Regular expression notation for HTTP Server

This topic provides a general overview of regular expression notation for the IBM® HTTP Server for i Web server.

A regular expression notation specifies a pattern of character strings. One or more regular expressions can be used to create a matching pattern. Certain characters (sometimes called wildcards) have special meanings. The following table describes the commonly used pattern matching scheme.

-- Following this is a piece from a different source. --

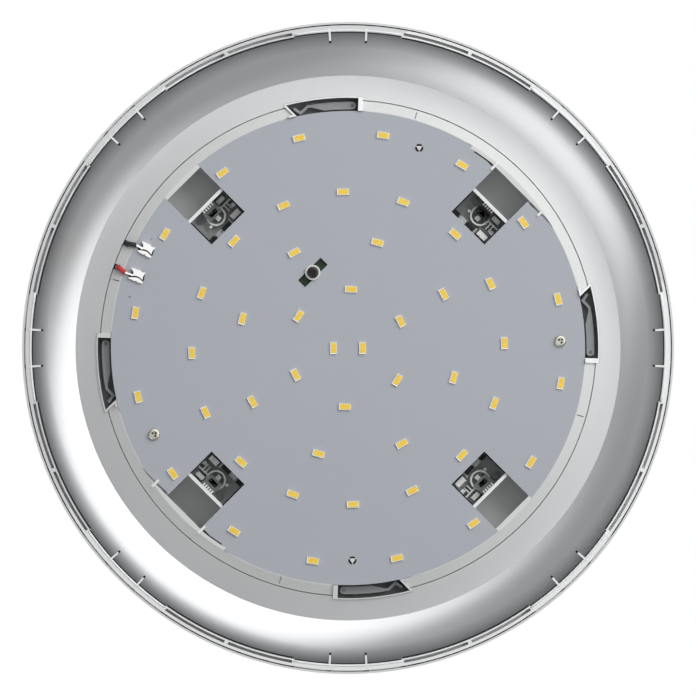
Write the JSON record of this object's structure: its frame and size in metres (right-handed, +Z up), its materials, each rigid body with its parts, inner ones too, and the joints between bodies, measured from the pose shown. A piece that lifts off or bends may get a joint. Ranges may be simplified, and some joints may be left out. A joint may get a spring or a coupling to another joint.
{
  "type": "outdoor ceiling light",
  "caption": "Round outdoor ceiling light base without its diffuser: silver-white dished shell, inner tray with bayonet slots, LED board, dusk sensor and a power supply behind the board.",
  "frame": {"origin": "centre of the face that lies on the ceiling", "axes": "+Z up into the ceiling, so the light hangs to -Z; -Y towards the front mark, where the side cable entry sits"},
  "size_m": [0.3, 0.3, 0.0503],
  "materials": {
    "shell_plastic": "satin white-silver plastic",
    "tray_plastic": "fine satin white plastic",
    "latch_plastic": "satin light grey acetal",
    "board_mask": "matte white solder mask on aluminium",
    "led_ceramic": "satin white moulding",
    "led_phosphor": "matte yellow silicone",
    "zinc_steel": "bright zinc plating",
    "pin_nylon": "satin white nylon",
    "tinned_contact": "bright tin plating",
    "black_insulation": "satin black insulation",
    "red_insulation": "satin red insulation",
    "black_rubber": "matte black rubber",
    "white_foam": "matte white foam",
    "sensor_laminate": "green circuit board",
    "sensor_nylon": "satin white nylon",
    "sensor_lens": "polished smoked plastic",
    "driver_plastic": "fine matte white plastic",
    "driver_laminate": "tan paper laminate",
    "ferrite": "matte dark ferrite",
    "winding_tape": "glossy yellow tape",
    "capacitor_sleeve": "glossy black sleeve",
    "film_capacitor": "glossy red dipped coating",
    "choke_copper": "enamelled copper wire",
    "terminal_polyamide": "satin white polyamide",
    "supply_insulation": "satin brown insulation",
    "grey_foam": "matte grey cellular rubber",
    "plug_plastic": "satin light grey plastic"
  },
  "bodies": {
    "base": {"base_pan": "shell_plastic", "board_screws": "zinc_steel", "board_snap_pins": "pin_nylon", "cable_grommet": "black_rubber", "capacitors": "capacitor_sleeve", "ceiling_gasket": "grey_foam", "choke": "choke_copper", "driver_board": "driver_laminate", "driver_case": "driver_plastic", "driver_lid": "driver_plastic", "film_capacitors": "film_capacitor", "inner_tray": "tray_plastic", "input_block": "terminal_polyamide", "led_board": "board_mask", "led_packages": "led_ceramic", "led_phosphors": "led_phosphor", "mains_terminal": "terminal_polyamide", "mains_terminal_screws": "zinc_steel", "negative_terminal": "tinned_contact", "negative_wire": "black_insulation", "outer_shell": "shell_plastic", "output_block": "terminal_polyamide", "oval_grommet": "black_rubber", "positive_terminal": "tinned_contact", "positive_wire": "red_insulation", "sensor_board": "sensor_laminate", "sensor_collar": "sensor_nylon", "sensor_lens": "sensor_lens", "side_entry_plug": "plug_plastic", "spacer_blocks": "white_foam", "supply_leads": "supply_insulation", "transformer_core": "ferrite", "transformer_winding": "winding_tape", "tray_screws": "zinc_steel", "window_pads": "black_rubber", "wire_ends": "tinned_contact"},
    "latch_1": {"latch_spring_1": "latch_plastic"},
    "latch_2": {"latch_spring_2": "latch_plastic"},
    "latch_3": {"latch_spring_3": "latch_plastic"},
    "latch_4": {"latch_spring_4": "latch_plastic"}
  },
  "joints": [
    {"name": "latch_1_swing", "type": "hinge", "parent": "base", "child": "latch_1", "pos_m": [0.00195, -0.11163, -0.0312], "axis": [0, 0, 1], "range_deg": [0, 3.2], "stiffness_Nm_per_rad": 0.4},
    {"name": "latch_2_swing", "type": "hinge", "parent": "base", "child": "latch_2", "pos_m": [0.11163, 0.00195, -0.0312], "axis": [0, 0, 1], "range_deg": [0, 3.2], "stiffness_Nm_per_rad": 0.4},
    {"name": "latch_3_swing", "type": "hinge", "parent": "base", "child": "latch_3", "pos_m": [-0.00195, 0.11163, -0.0312], "axis": [0, 0, 1], "range_deg": [0, 3.2], "stiffness_Nm_per_rad": 0.4},
    {"name": "latch_4_swing", "type": "hinge", "parent": "base", "child": "latch_4", "pos_m": [-0.11163, -0.00195, -0.0312], "axis": [0, 0, 1], "range_deg": [0, 3.2], "stiffness_Nm_per_rad": 0.4}
  ]
}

Regular expression pattern matching

Pattern Description
string string with no special characters matches the values that contain the string.
[set] Match a single character specified by the set of single characters within the square brackets.
[a-z] Match a character in the range specified within the square brackets.
[^abc] Match any single character not specified in the set of single characters within the square brackets.
{n} Match exactly n times.
{n,} Match at least n times.
{n,m} Match at least n times, but no more than m times.
^ Match the start of the string.
$ Match the end of the string.
. Match any character (except Newline).
* Match zero or more of preceding character.
+ Match one or more of preceding character.
? Match one or zero of preceding character.
string1|string2 Match string1 or string2.
\ Signifies an escape character. When preceding any of the characters that have special meaning, the escape character removes any special meaning from the character. For example, the backslash is useful to remove special meaning from a period in an IP address.
(group) Group a character in a regular expression. If a match is found the first group can be accessed using $1. The second group can be accessed using $2 and so on.
(?<name>regex) Named capturing group. Captures the text matched by "regex" into the group "name". The name can contain letters and numbers but must start with a letter.
\1 through \9 Backreference. Substituted with the text matched between the 1st through 9th numbered capturing group.
\10 through \99 Backreference. Substituted with the text matched between the 10th through 99th numbered capturing group.
\w Match an alphanumeric character.
\W Match a character that is not an alphanumeric character.
\s Match a white-space character.
\S Match a character that is not a white space character
\t Tab character.
\n Newline character.
\r Return character.
\f Form feed character.
\v Vertical tab character.
\a Bell character.
\b word boundary
\B not a word boundary
\0dd Octal character, for example \076 matches character ">".
Note: d must between 0 and 7
\ddd Octal character, for example \101 matches character "A".
Note: d must between 0 and 7
\o{ddd..} Octal character, for example \o{123} matches character "S"
Note: d must between 0 and 7
\xnn Hex character, for example \x41 matches character "A".
\cx Control character, for example \cJ matches newline character "\n".
Note: x is any ASCII printing character
\d Match a decimal digit
\D Match a character that is not a decimal digit
\Q...\E Escape sequence. Characters between \Q and \E are treated as literals

Examples of regular expression pattern matching

Pattern Examples of strings that match
ibm ibm01, myibm, aibmbc
^ibm$ ibm
^ibm0[0-4][0-9]$ ibm000 through ibm049
ibm[3-8] ibm3, myibm4, aibm5b
^ibm ibm01, ibm
ibm$ myibm, ibm, 3ibm
ibm... ibm123, myibmabc, aibm09bcd
ibm*1 ibm1, myibm1, aibm1abc, ibmkkkkk12
^ibm0.. ibm001, ibm099, ibm0abcd
^ibm0..$ ibm001, ibm099
10.2.1.9 10.2.1.9, 10.2.139.6, 10.231.98.6
^10\.2\.1\.9$ 10.2.1.9
^10\.2\.1\.1[0-5]$ 10.2.1.10, 10.2.1.11, 10.2.1.12, 10.2.1.13, 10.2.1.14, 10.2.1.15
^192.\.168\..*\..*$ (All addresses on class B subnet 192.168.0.0)
^192.\.168\.10\..*$ (All addresses on class C subnet 192.168.10.0)